The risky, multiday mission to rescue two American airmen whose fighter jet was shot down, stranding them in Iranian territory, involved more than 150 aircraft, a close-range gunfight and a complex CIA-led deception campaign, according to President Donald Trump and administration officials.
The operation to rescue the plane’s wounded backseat officer from a cliff crevice in Iran, where he’d been hiding for nearly 48 hours, involved 155 aircraft and hundreds of personnel, Trump told reporters at a White House news briefing on April 6.
Locating the officer, Trump said, was “like finding a needle in a haystack.”
The F-15E fighter jet was shot down in Iran in the predawn hours of April 3, local time, Gen. Dan Caine, the chairman of the Joint Chiefs of Staff, said at the briefing. Trump said the U.S. plane was hit by a shoulder-mounted, heat-seeking missile.
Both airmen on board – a pilot and a weapon systems officer – ejected, landing in Iranian territory miles apart.
The U.S. military deployed 21 aircraft “within hours” of the fighter jet’s crash, Trump said. The planes flew at low altitude over Iran for seven hours in the daylight before narrowing in on the pilot, “facing very, very heavy enemy fire,” Trump said.
Caine said a “close-in gunfight” ensued as a search and rescue team comprised of A-10 Warthog planes, personnel recovery planes, helicopters and more entered Iran’s airspace. Iranians on the ground shot at the low-flying aircraft as a helicopter scooped up the pilot.
“We have a helicopter that’s got a lot of bullets in it,” Trump said.
An A-10 plane was hit during that operation, and its pilot flew into the airspace of a U.S.-allied country, ejected from the plane, and was later recovered safely, Caine said.
The weapon systems officer, who sits in the seat behind the pilot in the two-person F-15E plane, landed a “significant distance away,” and was alone on the ground in Iran, according to Trump.
The stranded officer, an Air Force colonel, scaled a cliff face and sheltered in a crevice, Trump said. The colonel was “bleeding rather profusely” and “treated his own wounds.”
“He was injured quite badly and stranded in an area teeming” with Iranian military and local authorities, Trump said.
Pentagon chief Pete Hegseth said the colonel’s first message when he was able to activate his emergency transponder on the ground was, “God is good.”

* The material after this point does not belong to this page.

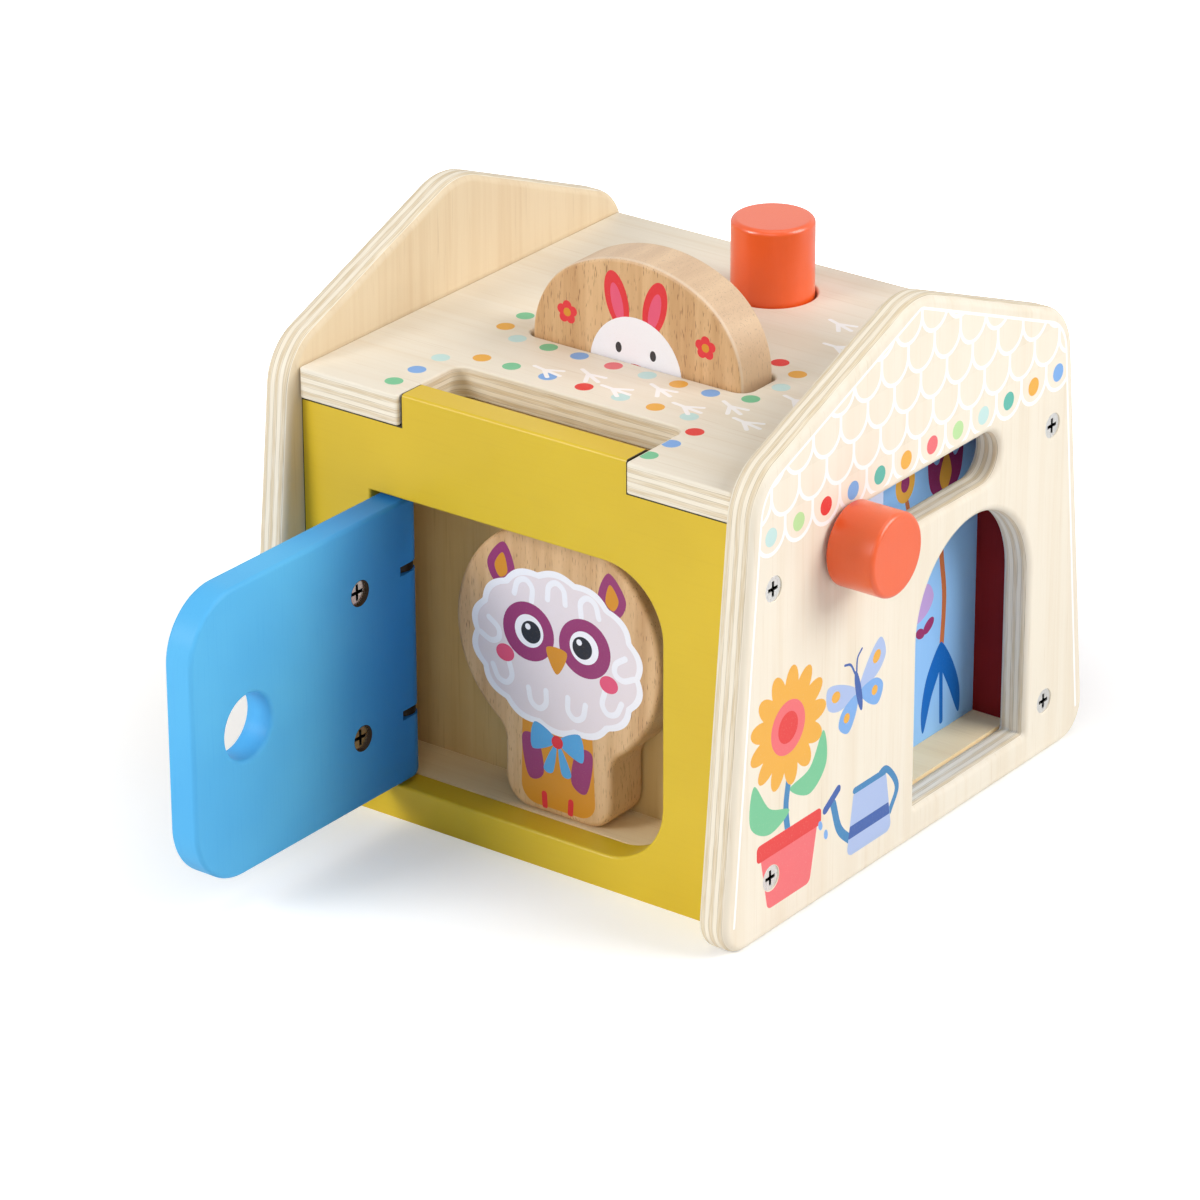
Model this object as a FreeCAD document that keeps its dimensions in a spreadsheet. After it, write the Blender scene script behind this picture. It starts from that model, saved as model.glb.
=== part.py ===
"""Wooden pop-up house for small children: a plywood house with a door, a push button that
lifts a figure through the roof, a knob that slides a picture behind a window, and a figure
that is posted through the roof. Millimetres. X runs along the front from left to right,
Y from front to back, Z up, and the origin is the middle of the base's underside."""
import FreeCAD, Part
import math
import os
import Sketcher

V = FreeCAD.Vector
doc = FreeCAD.newDocument("PopUpHouse")

SIZES = {
    # plywood sheets
    "side_thickness": 9,
    "frame_thickness": 9,
    "roof_thickness": 9,
    "base_thickness": 10,
    "partition_thickness": 9,
    # overall form
    "inner_width": 140,
    "frame_depth": 139,
    "roof_height": 124.5,
    "roof_overhang": 1.2,
    # gabled side panels
    "side_base_depth": 173,
    "side_lean": 5.8,
    "gable_height": 157.7,
    "gable_slope": 21.3,
    "ridge_radius": 22,
    "eave_radius": 17,
    "side_foot_radius": 10,
    "side_edge_round": 2.4,
    "frame_edge_round": 0.8,
    # openings of the housing
    "doorway_width": 95,
    "doorway_height": 84.5,
    "doorway_radius": 19,
    "tab_width": 73,
    "tab_gap": 0.2,
    "posting_gap": 16,
    "window_width": 53.5,
    "window_front": 2,
    "window_spring_height": 57.75,
    "knob_slot_length": 79,
    "knob_slot_width": 14,
    "knob_slot_height": 99.8,
    # sliding picture, its board and its knob
    "picture_gap": 11.2,
    "board_thickness": 6,
    "picture_thickness": 9,
    "picture_play": 1.1,
    "picture_wall_gap": 0.5,
    "picture_length": 59.4,
    "picture_top_height": 112,
    "picture_floor_gap": 0.4,
    "picture_corner": 4,
    "knob_radius": 11.5,
    "knob_length": 14.5,
    "knob_panel_gap": 1,
    "knob_chamfer": 0.8,
    "knob_end_gap": 0.2,
    "spacer_play": 0.3,
    "knob_screw_length": 27,
    # door and its hinges
    "door_hinge_gap": 0.7,
    "door_clearance": 1.2,
    "door_corner_radius": 18,
    "door_edge_round": 1.2,
    "door_angle": 90.6,
    "finger_hole_radius": 9.1,
    "finger_hole_inset": 21.8,
    "hinge_spacing": 42.2,
    "hinge_nut_inset": 25.7,
    "hinge_nut_radius": 3.5,
    "hinge_nut_length": 6.2,
    "hinge_nut_depth": 1,
    "hinge_nut_recess_reach": 2.3,
    "hinge_rod_radius": 1.5,
    "hinge_rod_seat": 8,
    "eye_radius": 4.1,
    "eye_thickness": 2.2,
    "eye_shank_radius": 1.4,
    "slit_play": 0.3,
    "shaft_play": 0.08,
    # pop-up figure and its guides
    "figure_width": 68,
    "figure_thickness": 14.5,
    "figure_crown_radius": 43,
    "figure_shoulder_radius": 26,
    "figure_show": 28.4,
    "figure_length": 66,
    "figure_foot_width": 78,
    "figure_foot_height": 8,
    "figure_edge_round": 1.8,
    "figure_setback": 8.8,
    "figure_travel": 19,
    "figure_slot_length": 72,
    "figure_slot_width": 16,
    "guide_play": 0.4,
    "guide_thickness": 11,
    "guide_depth": 26,
    "guide_length": 33.5,
    # push button
    "button_radius": 11.5,
    "button_show": 21.7,
    "button_chamfer": 1.5,
    "button_setback": 46.6,
    "button_hole_play": 0.7,
    "button_nose_radius": 6.5,
    "button_nose_length": 9.3,
    "washer_radius": 13.3,
    "washer_thickness": 4,
    "washer_gap": 0.3,
    # rocker
    "rocker_tip_radius": 5.5,
    "rocker_web": 5,
    "rocker_width": 14,
    "rocker_hub_radius": 6.5,
    "rocker_contact_gap": 0.3,
    "rocker_side_gap": 1,
    "rocker_pin_radius": 2.5,
    "post_thickness": 9,
    "post_depth": 18,
    "post_head": 9,
    # posting figure
    "posting_head_radius": 33.5,
    "posting_height": 83.8,
    "posting_body_width": 35.2,
    "posting_thickness": 14.5,
    "posting_neck_radius": 7,
    "posting_foot_radius": 8,
    "posting_offset": 6.3,
    "posting_floor_gap": 0.2,
    # fasteners
    "screw_head_radius": 3.5,
    "screw_shank_radius": 1.5,
    "screw_length": 27,
    "screw_head_depth": 2.6,
    "screw_recess": 0.3,
    "screw_recess_width": 1,
    "screw_recess_depth": 1.2,
    "screw_recess_reach": 2.1,
    "screw_play": 0.05,
    "low_screw_height": 16.6,
    "high_screw_height": 98.4,
    "base_screw_length": 22,
    "base_screw_span": 80,
    "dowel_radius": 3,
    "dowel_length": 16,
    "dowel_inset": 15,
}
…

After the CIA had located the officer, officials “executed a deception campaign,” the agency’s director, John Ratcliffe, told reporters at Trump’s briefing. That campaign involved spreading false information that the officer had already been rescued while he was still stranded in the country, according to a New York Times report.
The “daunting challenge” of finding the officer was “comparable to hunting for a single grain of sand in the middle of the desert,” Ratcliffe said.
Trump explained that 155 aircraft, including four bombers, 64 fighters, 48 refueling tankers and 13 rescue aircraft, took part in the mission to pull the officer out of Iran. At one point, the military blew up two older planes involved in the operation that had gotten stuck in the sand in Iranian territory so that Iran could not recover them or access the equipment inside, he said.
Under the protection of an “air armada” that included tactical drones and strike aircraft, the weapon systems officer reached safe territory at midnight on Easter Sunday, more than 50 hours after the operation began, Caine said.
By midnight exactly three days after that rescue, Iranians will face “complete demolition” if their government does not open the Strait of Hormuz, Trump said at the briefing. “Every bridge in Iran will be decimated,” and “every power plant in Iran will be out of business, burning, exploding and never to be used again,” he said.
Striking power plants and water infrastructure in Iran, as Trump has also threatened to do, would take a deep toll on Iran’s civilians and likely constitute war crimes, experts say. More than 1,300 Iranians have been killed since the war started on Feb. 28, according to estimates.
“They would be willing to suffer that in order to have their freedom,” Trump said.